Jane Morehouse, product research and development coordinator for Hayward, California-headquartered Kordon LLC—makers of Oasis Naturals products including Multivitamins with Probiotics and Vita-Drops supplements—says rabbits can be cuddly and affectionate but require a little extra TLC.
“They must be handled to keep them docile and not left alone in the cage all the time,” Morehouse said. “Not all breeds are suitable for children’s pets, and the enclosure should be large enough to allow for hopping and exercise.”
Joel Thomas, design and marketing assistant for F.M. Brown’s and Sons in Sinking Spring, Pennsylvania, agrees.
“Rabbits make great companions for individuals that have time for a full-time pet. The fun thing is that no two rabbits are alike; they each have their own unique personalities. Anyone looking for a lot of character will find a great choice in owning one,” said Thomas, whose company recently launched its Tropical Carnival Play Barn, an edible hideout stuffed with Timothy hay, which stimulates the animal’s natural foraging instinct.
Lucas Stock, communications manager for Omaha, Nebraska-located Oxbow Animal Health, cautions that you can’t just stock any brand and expect consumers to buy it.
“As rabbits have become further humanized, their caretakers are shopping with greater discretion for premium products, and these products often carry greater margins for retailers,” he said. “Consumers spend more time researching the nutritional panels on the goods they purchase and are willing to spend more on accessories like chews and toys they believe will lead to a more enriched life for their pets.”
Stock adds that, especially if you carry live rabbits, “You should thoughtfully evaluate the products you stock and choose to feed these animals. Consider that new pet owners will likely want to continue buying the same supplies you use in your store cages. Starting your in-store animals off on the right paw with premium nutrition is likely to pay dividends for a long time to come.”
The rabbit subcategory that most demands your attention, of course, is edibles.

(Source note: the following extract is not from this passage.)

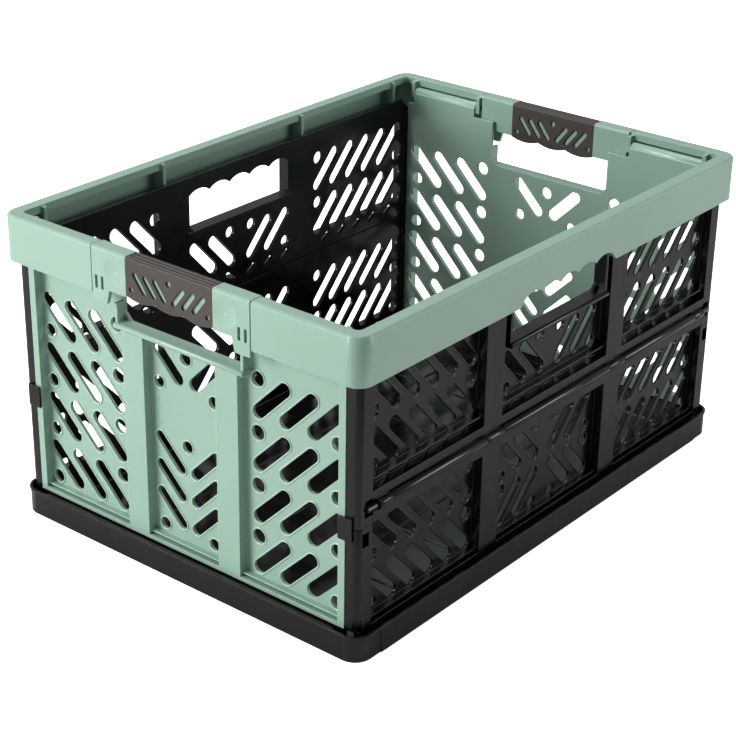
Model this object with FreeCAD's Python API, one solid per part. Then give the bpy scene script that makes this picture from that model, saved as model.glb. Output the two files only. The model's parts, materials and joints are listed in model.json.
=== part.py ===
import FreeCAD, Part
import math
import os

# Collapsible storage crate, open position. Millimetres, +Z up, origin at the bottom centre.
# X runs along the crate, Y across it. Every wall is drawn standing up as "local" (u, v, w):
# u to the right seen from outside, v up, w outward from the crate's centre, then turned into place.

# overall
LENGTH = 480.0
WIDTH = 345.0
HEIGHT = 250.0
CORNER = 12.0
INNER_CORNER = 4.0

# rim
SKIRT_DROP = 36.5
SKIRT_T = 2.5
RIM_TOP_W = 11.0
BRIDGE_HALF = 76.0
SCALLOP_HALF = 58.0
SCALLOP_Z = 218.0

# base tray
BASE_X = 238.5
BASE_Y = 171.8
BASE_H = 21.0
BASE_WALL = 2.2
FLOOR_X = 216.0
FLOOR_Y = 150.0
FLOOR_Z0 = 1.0
FLOOR_Z1 = 3.5
FLOOR_T = 1.6
GRID_NX = 6
GRID_NY = 4
GRID_RIB = 1.6

# long sides, two halves each
SIDE_OUT = 165.5
SIDE_WEB0 = 155.3
SIDE_WEB1 = 157.8
POST_U0 = 217.0
POST_U1 = 232.0
POST_W0 = 154.5
PILLAR_U = 80.0
PILLAR_HALF = 11.0
BAY_U = 153.0
SLOT_PITCH = 21.6
LOWER_ROWS = (84.5, 44.5)
UPPER_ROWS = (195.0, 154.0)
HAND_HALF = 60.0
HAND_Z0 = 185.0
HAND_RAIL_Z = 217.5
HAND_TOP = 216.0
RAIL_HALF = 216.0
RAIL_TOP = 232.0

# hinges
PIN_R = 2.0
BORE_R = 2.05
BARREL_R = 4.0
BASE_AXIS = (163.0, 12.0)
MID_AXIS = (166.0, 117.0)
RIM_AXIS = (163.0, 222.0)
LUG_U = (83.0, 208.0)
LUG_T = 3.0
MID_LOWER = ((-69.5, 69.5), (91.5, 198.5), (-198.5, -91.5))
MID_UPPER = ((70.0, 91.0), (-91.0, -70.0), (199.0, 213.0), (-213.0, -199.0))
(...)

“Rabbits can be particularly picky eaters at mealtime with pelleted complete diets,” Stock said. “That’s why we created our Garden Select line, made with unique, garden-inspired ingredients like vegetables and herbs to give it a delectable flavor and incredible herbal aroma that rabbits love.”
Retailers have plenty of other recommended food brands to choose from, too, including Exotic Nutrition’s Pasture Plus+ Adult Rabbit Food, made from premium alfalfa and timothy hays as well as flowers and herbs; Mazuri Rabbit Diet with Timothy Hay, which contains yucca schidigera extract to minimize ammonia odors; Complete Feed for Rabbits by Small World, boasting a no-corn formula high in dietary fiber; and ZuPreem’s Nature’s Promise Timothy Naturals Rabbit Food.
Treats and chews make for essential SKUs as well. Among the standouts in this space are Hartz Bonanza Pet Rabbits Treat Sticks, flavored in banana berry; Ware’s Krazy Karrot Toy wood chew and its Treat-K-Bob treat dispenser; and Sunburst Veggie Stix by Higgins.
Hop to It
No self-respecting pet store should be without an adequate array of lagomorph habitats, either. One company famous for its bunny enclosures is MidWest Homes for Pets, creators of the weather-resistant/outdoor-rated Hoppity Habitat Rabbit Hutch, and the Wabbitat line of cages—available in standard or extra-long sizes.
“Our Deluxe Wabbitat features an easy-to-clean deep plastic base, wire top for visibility, and optional expansion kits that are sold separately. It also provides a top and side door for easy access to the pet and ease of cleaning,” said Tara Whitehead, director of marketing and communications for the brand.
Not to be outdone, other manufacturers have upped their rabbit home offerings, too. These include A&E’s Rabbit/Guinea Pig Cage, boasting extra space at 47 by 23 by 20 inches; the Small Animal Home (model 320) by Prevue Pet Products, colored green and easily portable on casters; and Hagen’s Living World Rabbit Starter Kit, which bundles an enclosure with food, bedding, treats and more.
What’s up Doc?
Being successful with rabbit-related sales requires more than carrying the right products. Proper merchandising and good customer service can also help the register ring.
“Grouping together products designed for rabbits on the shelf is always smart. A customer doesn’t want to have to visit multiple aisles to finish their shopping,” Altman said. “It’s wise to merchandise complementary products near each other—like bedding placed next to cages—so that the sale of one will assist the sale of another.”
Improving product visibility and finding incremental product placement opportunities are other effective strategies for boosting your bottom line.
“Create rabbit-themed endcaps that can promote your products and offer relevant educational materials on rabbit care as well,” Stock said.
Another shrewd tactic: Set up petting-friendly holding pens near your livestock cages.
“Taking your rabbits for sale out of their cages and putting them in petters allows customers to touch their soft fur and connect with the animal, making it harder to walk away,” Altman recommended.